You can create a graph that shows how the process scales. Based on this you can balance the number of processes and your desirable elapsed time.
Think of it this way.
1 crawler does it's job in 1 minute. 100 pages done serially could take a 100 minutes. 100 crawlers concurrently might take on hour. Let's say that 25 crawlers finishes the job in 50 minutes.
You don't know what's optimal until you run various combinations and compare the results.
cletus's answer is the one you want.
A couple of people proposed an alternate solution using asynchronous I/O, especially looking at Twisted. If you decide to go that route, a different solution is pycurl, which is a thin wrapper to libcurl, which is a widely used URL transfer library. PyCurl's home page has a 'retriever-multi.py' example of how to fetch multiple pages in parallel, in about 120 lines of code.

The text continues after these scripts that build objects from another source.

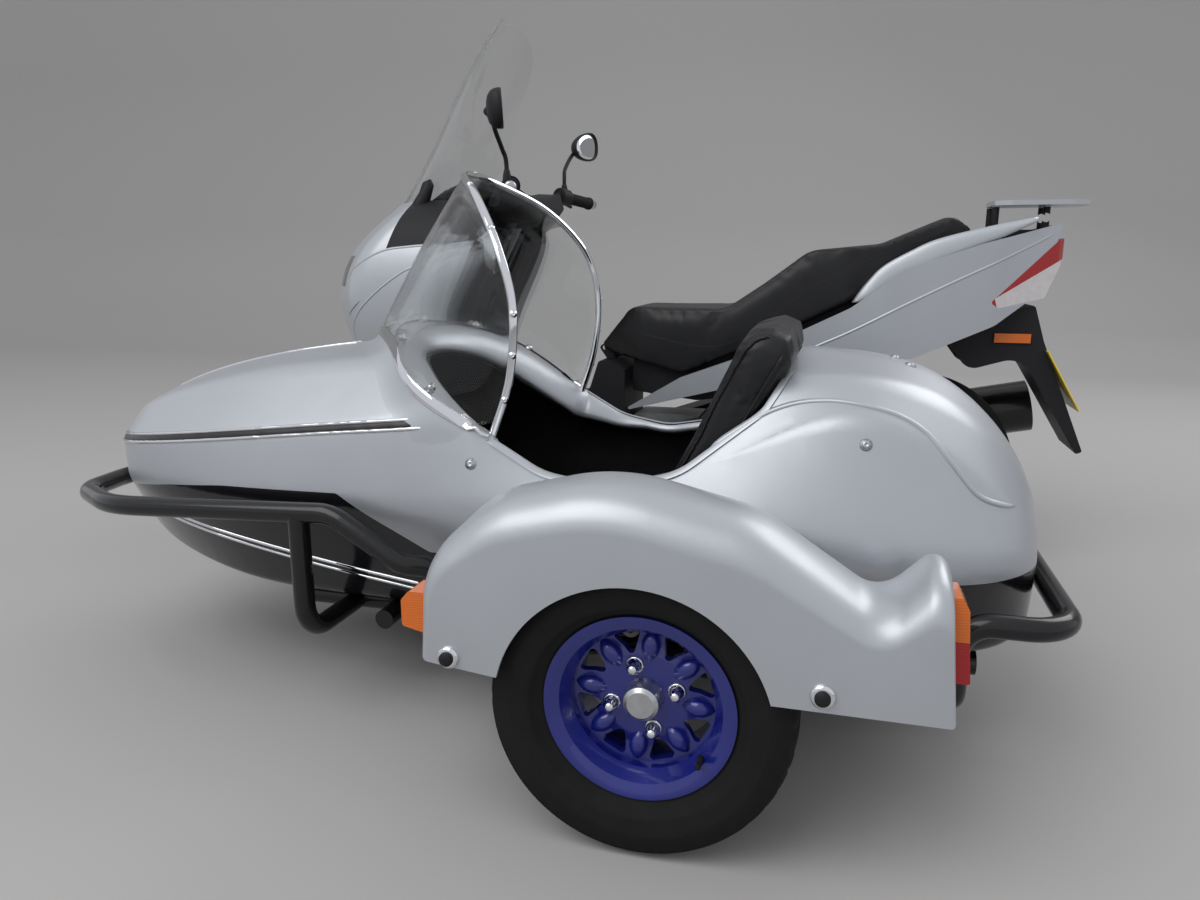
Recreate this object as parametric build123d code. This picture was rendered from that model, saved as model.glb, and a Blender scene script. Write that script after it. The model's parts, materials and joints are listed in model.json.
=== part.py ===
from build123d import *
import math
import os

# Touring scooter with a single-seat sidecar on its left side.
# Lengths are millimetres. While the model is drawn, x = 0 is the rear axle of the scooter,
# y = 0 its centre plane and z = 0 the floor; the nose points to -X and the sidecar lies at -Y.
# At the end everything moves so that the origin is under the middle of the whole outfit.

# Driving dimensions of the scooter
WHEELBASE = 1585.0
FRONT_TYRE_RADIUS = 274.0
FRONT_TYRE_WIDTH = 120.0
FRONT_RIM_RADIUS = 178.0
REAR_TYRE_RADIUS = 270.0
REAR_TYRE_WIDTH = 150.0
REAR_RIM_RADIUS = 165.0
RAKE = 28.0
TRAIL = 100.0
GRIP_HALF_SPAN = 372.0
GRIP_HEIGHT = 1050.0
SCREEN_TOP = 1525.0
PANEL_WALL = 6.0
FRAME_TUBE = 38.0
FIT_GAP = 0.4

# Driving dimensions of the sidecar
TRACK = 1414.0
WHEEL_LEAD = 466.0
SIDE_TYRE_RADIUS = 224.5
SIDE_TYRE_WIDTH = 195.0
SIDE_RIM_RADIUS = 127.0
SIDE_FLANGE_RADIUS = 141.0
SIDE_RIM_WIDTH = 152.0
BODY_OFFSET = 911.0
BODY_WALL = 10.0
SCREEN_SHEET = 4.0
HOOP_BAR = 13.0
BUMPER_TUBE = 38.0
RAIL_TUBE = 42.0
RAIL_HEIGHT = 168.0
MUDGUARD_WALL = 6.0
MUDGUARD_FACE = 1532.0
MUDGUARD_INNER = 1262.0
ARCH_RADIUS = 199.0

# Directions and places worked out from them
FRONT_AXLE = Vector(-WHEELBASE, 0, FRONT_TYRE_RADIUS)
REAR_AXLE = Vector(0, 0, REAR_TYRE_RADIUS)
SIDE_AXLE = Vector(-WHEEL_LEAD, -TRACK, SIDE_TYRE_RADIUS)
RAKE_SLOPE = math.tan(math.radians(RAKE))


def steering_x(height):
    """Place of the steering axis at a height."""
    return -WHEELBASE - TRAIL + height * RAKE_SLOPE


# Helpers
def cylinder_y(x, z, radius, y_from, y_to):
    """Round bar across the machine."""
    return extrude(Plane((x, y_from, z), x_dir=(1, 0, 0), z_dir=(0, 1, 0)) * Circle(radius), y_to - y_from)


def rod(start, end, radius):
    """Round bar from one point to another."""
    start = Vector(*start)
    end = Vector(*end)
    direction = end - start
    return extrude(Plane(start, z_dir=direction) * Circle(radius), direction.length)


def bent_tube(points, bend, diameter):
    """Tube along straight runs joined by bends."""
    if len(points) == 2:
        return rod(points[0], points[1], diameter / 2)
    path = FilletPolyline(*points, radius=bend)
    profile = Plane(path @ 0, z_dir=path % 0) * Circle(diameter / 2)
    return sweep(profile, path=path)


def side_outline(points, radius):
    """Closed outline in a side view, given as x and z, with rounded corners."""
    outline = FilletPolyline(*[(x, 0, z) for x, z in points], radius=radius, close=True)
    return make_face(outline)


def slab(points, radius, y_from, y_to):
    """A side outline made solid between two planes across the machine."""
    face = Pos(0, y_from, 0) * side_outline(points, radius)
    return extrude(face, y_to - y_from, dir=(0, 1, 0))


def plan_slab(points, radius, z_from, z_to):
    """A plan outline, given as x and y, made solid between two heights."""
    outline = FilletPolyline(*[(x, y) for x, y in points], radius=radius, close=True)
    return extrude(Pos(0, 0, z_from) * make_face(outline), z_to - z_from, dir=(0, 0, 1))


def cheek(start, end, half, y_from, y_to):
    """Flat lug between two points of a side view, given as x and z, with rounded ends."""
    run = Vector(end[0] - start[0], 0, end[1] - start[1]).normalized()
    side = Vector(run.Z, 0, -run.X) * half
    low = Vector(start[0], 0, start[1]) - run * half
    high = Vector(end[0], 0, end[1]) + run * half
    corners = [(point.X, point.Z) for point in (low - side, high - side, high + side, low + side)]
    return slab(corners, half * 0.8, y_from, y_to)


def both_sides(part):
    """A part and its twin on the other side of the scooter."""
    return [part, mirror(part, Plane.XZ)]


def ring_profile(points):
    """Closed outline of a turned part, given as radius and place along the axle."""
    return make_face(Polyline(*[(radius, across) for radius, across in points], close=True))


def turned(points, axle):
    """A part of revolution about an axle that runs across the machine."""
    face = Plane((0, 0, 0), x_dir=(0, 0, 1), z_dir=(-1, 0, 0)) * ring_profile(points)
    return Pos(axle) * revolve(face, Axis.Y, 360)


NODES = {}


def keep(name, *shapes):
    """Name a sub-part and collect its solids."""
    solids = []
    for shape in shapes:
        solids.extend(shape.solids())
    NODES[name] = solids


# Tyres
FRONT_BEAD_HALF = 40.0
REAR_BEAD_HALF = 51.0
SIDE_BEAD_HALF = SIDE_RIM_WIDTH / 2 - 8.5
BEAD_GAP = 1.2
TYRE_WALL = 12.0
# Columns: name, axle, outer radius, width, rim seat radius, bead half width, crown share
TYRES = [
    ("front_tyre", FRONT_AXLE, FRONT_TYRE_RADIUS, FRONT_TYRE_WIDTH, FRONT_RIM_RADIUS, FRONT_BEAD_HALF, 0.30),
    ("rear_tyre", REAR_AXLE, REAR_TYRE_RADIUS, REAR_TYRE_WIDTH, REAR_RIM_RADIUS, REAR_BEAD_HALF, 0.26),
    ("sidecar_tyre", SIDE_AXLE, SIDE_TYRE_RADIUS, SIDE_TYRE_WIDTH, SIDE_RIM_RADIUS, SIDE_BEAD_HALF, 0.06),
]


def tyre(axle, radius, width, seat, bead_half, crown):
    """Tyre casing whose beads sit on the rim between its flanges."""
    half = width / 2
    wall = TYRE_WALL
    bead = seat + BEAD_GAP
    height = radius - seat
    shoulder = radius - height * crown
    outer = [
        (bead, bead_half),
        (bead + 15, bead_half),
        (seat + height * 0.45, half),
        (shoulder - 8, half * 0.97),
        (shoulder, half * 0.86),
        (radius - height * crown * 0.18, half * 0.45),
        (radius, 0),
    ]
    inner = [
        (bead, bead_half - wall),
        (bead + 15, bead_half - wall),
        (seat + height * 0.45, half - wall),
        (radius - wall - height * crown, half * 0.80),
        (radius - wall, 0),
    ]
    profile = outer + [(r, -y) for r, y in reversed(outer[:-1])] + [(r, -y) for r, y in inner[:-1]]
    profile = profile + [(r, y) for r, y in reversed(inner)]
    return turned(profile, axle)


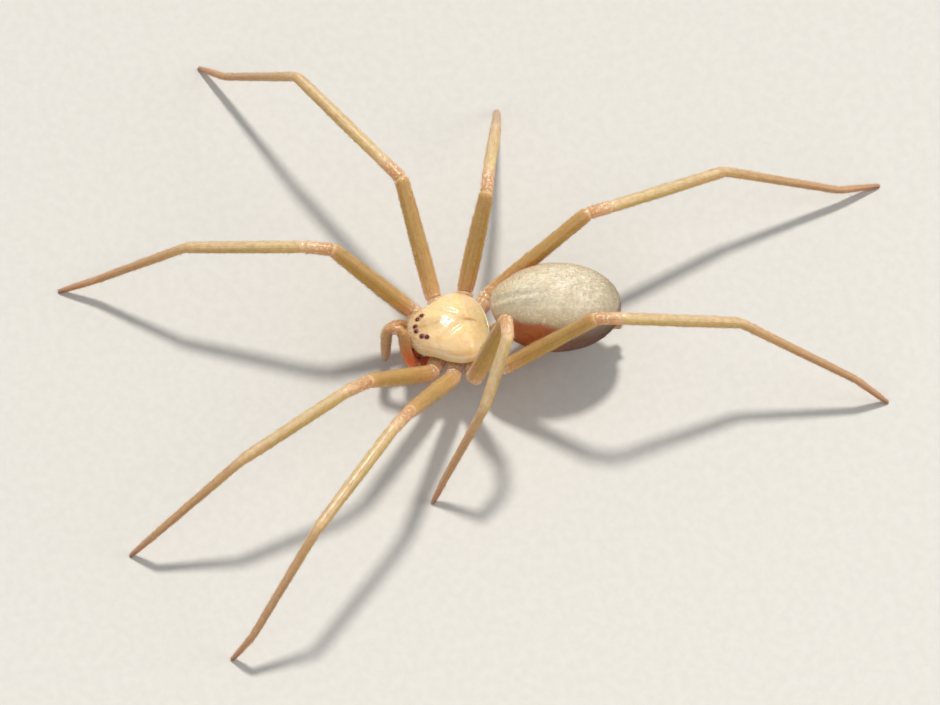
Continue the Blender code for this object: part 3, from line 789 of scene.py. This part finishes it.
def makeShield():
    t = shieldTones
    shield, (ahead, left, up) = makeBall(240, 150, shieldPlaces)
    forward, sideways, height = shieldAt(ahead, left, up)
    spread = np.hypot(ahead, left)
    top = up > 0
    narrow = np.interp(forward, t["markPlaces"], t["markWidths"])
    mark = (1 - smoothStep(np.abs(sideways), narrow * 0.6, narrow * 1.35)) * smoothStep(forward, -1.05, -0.85)
    mark = mark * (1 - smoothStep(forward, 1.45, 1.75)) * top
    stripe = t["stripe"] * bell(sideways, t["stripeWidth"]) * smoothStep(forward, 0.2, 0.5)
    middle, width = t["edgeAt"]
    edge = bell(spread - middle, width) * smoothStep(-forward, -1.3, 0.2) * top * t["edge"]
    middle, width = t["rimAt"]
    setValues(shield, {
        "shieldMark": np.clip(mark * t["mark"] + stripe * mark, 0, 1),
        # painted light: paler towards the front, reaching further back on the left side
        "paintedShieldFrontLight": smoothStep(forward + 0.5 * sideways, 1.3, 1.8) * t["front"],
        "shieldEdge": edge * (0.55 + 0.45 * np.sin(26 * np.arctan2(sideways, forward)) ** 2),
        "shieldRim": t["rim"] * bell(spread - middle, width) * top,
        # painted light: the steep sides near the margin paler and warmer
        "paintedShieldSideLight": 1 - smoothStep(up, 0.1, 0.35),
        "eyeStain": shieldStain(forward, sideways) * top * t["stain"],
    })
    finishPiece(shield, "shield", "shield", ["carapace"])

    dice = np.random.default_rng(11)
    weight = (up > 0.1) * (0.5 + 2.0 * (forward > 1.2) + 1.0 * (np.abs(sideways) < 0.25))
    roots, outward, corner = rootsOn(shield, shieldShape["hairs"], dice, weight)
    clear = np.ones(len(roots), bool)
    for spotAhead, spotLeft in eyeSpots():
        away = np.linalg.norm(roots[:, :2] - onBody(spotAhead, spotLeft, 0)[:2], axis=1)
        clear &= away > shieldShape["clearOfEyes"] * mm
    roots, outward, corner = roots[clear], outward[clear], corner[clear]
    count = len(roots)
    lean = leanTo((0.0, -1.0, 0.0), 0.35, count, dice)
    lean[:, 0] -= np.sign(sideways[corner]) * 0.35
    headward = forward[corner] > 1.3
    length = dice.uniform(0.1, 0.2, count) + headward * dice.uniform(0, 0.12, count)
    rise = np.where(headward, dice.uniform(0.4, 1.0, count), dice.uniform(0.2, 0.5, count))
    makeHairs("shieldHair", "paleHair", roots, outward, lean, length, shieldShape["hairWidth"],
              rise, skinSpots(shield, corner), {"hairShade": dice.random(count)})
    print("shield made")


def makeEyes():
    names = [f"eye_{side}_{number}" for side in ("middle", "left", "right") for number in (1, 2)]
    for name, (ahead, left) in zip(names, eyeSpots()):
        centre = onBody(ahead, left, shieldHeight(ahead, left) - eyeShape["sink"])
        clearSelection()
        bpy.ops.mesh.primitive_uv_sphere_add(
            segments=28, ring_count=18, radius=eyeShape["radius"] * mm, location=centre)
        bpy.ops.object.transform_apply(location=True, rotation=True, scale=True)
        bpy.ops.object.shade_smooth()
        finishPiece(bpy.context.object, name + "_lens", "eye", [name])
    print("eyes made")


# Underside: soft body wall, sternum, labium, waist
undersideShape = {
    "sternumCentre": (-0.15, 0.0, 1.84),
    "sternumHalf": (1.12, 0.7, 0.34),
    "sternumHeart": 0.2,
    "sternumScallop": 0.035,
    "labiumCentre": (0.98, 0.0, 1.72),
    "labiumHalf": (0.3, 0.2, 0.17),
    "wallCentre": (0.05, 0.0, 2.12),
    "wallHalf": (1.6, 1.28, 0.5),
    "wallUneven": (0.12, 0.03),
    "waistRoute": (
        (-1.2, 0.0, 2.0), (-1.5, 0.0, 2.0), (-1.7, 0.0, 2.04), (-1.88, 0.0, 2.1), (-2.15, 0.0, 2.22)),
    "waistRadii": (0.2, 0.24, 0.2, 0.25, 0.22),
    "hairs": (500, (0.1, 0.2), (0.3, 0.9), 0.009),  # number, lengths, rises, width
}


def flattened(up, power):
    return np.sign(up) * np.abs(up) ** power


def boxed(key, ahead, left, up):
    # unit places spread over one of the underside's centres and half sizes
    centre, half = (np.array(undersideShape[key + end])[:, None] for end in ("Centre", "Half"))
    return onBody(*(centre + half * np.stack((ahead, left, up))))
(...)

You can go higher that two. How much higher depends entirely on the hardware of the system you're running this on, how much processing is going on after the network operations, and what else is running on the machine at the time.
Since it's being written in Python (and being called "simple") I'm going to assume you're not exactly concerned with squeezing every ounce of performance out of the thing. In that case, I'd suggest just running some tests under common working conditions and seeing how it performs. I'd guess around 5-10 is probably reasonable, but that's a complete stab in the dark.
Since you're using a dual-core machine, I'd highly recommend checking out the Python multiprocessing module (in Python 2.6). It will let you take advantage of multiple processors on your machine, which would be a significant performance boost.
One thing you should keep in mind is that some servers may interpret too many concurrent requests from the same IP address as a DoS attack and abort connections or return error pages for requests that would otherwise succeed.
So it might be a good idea to limit the number of concurrent requests to the same server to a relatively low number (5 should be on the safe side).
Threading isn't necessary in this case. Your program is I/O bound rather than CPU bound. The networking part would probably be better done using select() on the sockets. This reduces the overhead of creating and maintaining threads. I haven't used Twisted, but I heard it has really good support for asynchronous networking. This would allow you you to specify the URLs you wish to download and register a callback for each. When each is downloaded you the callback will be called, and the page can be processed. In order to allow multiple sites to be downloaded, without waiting for each to be processed, a second "worker" thread can be created with a queue. The callback would add the site's contents to the queue. The "worker" thread would do the actual processing.
As already stated in some answers, the optimal amount of simultaneous downloads depends on your bandwidth.
I'd use one or two threads - one for the actual crawling and the other (with a queue) for processing.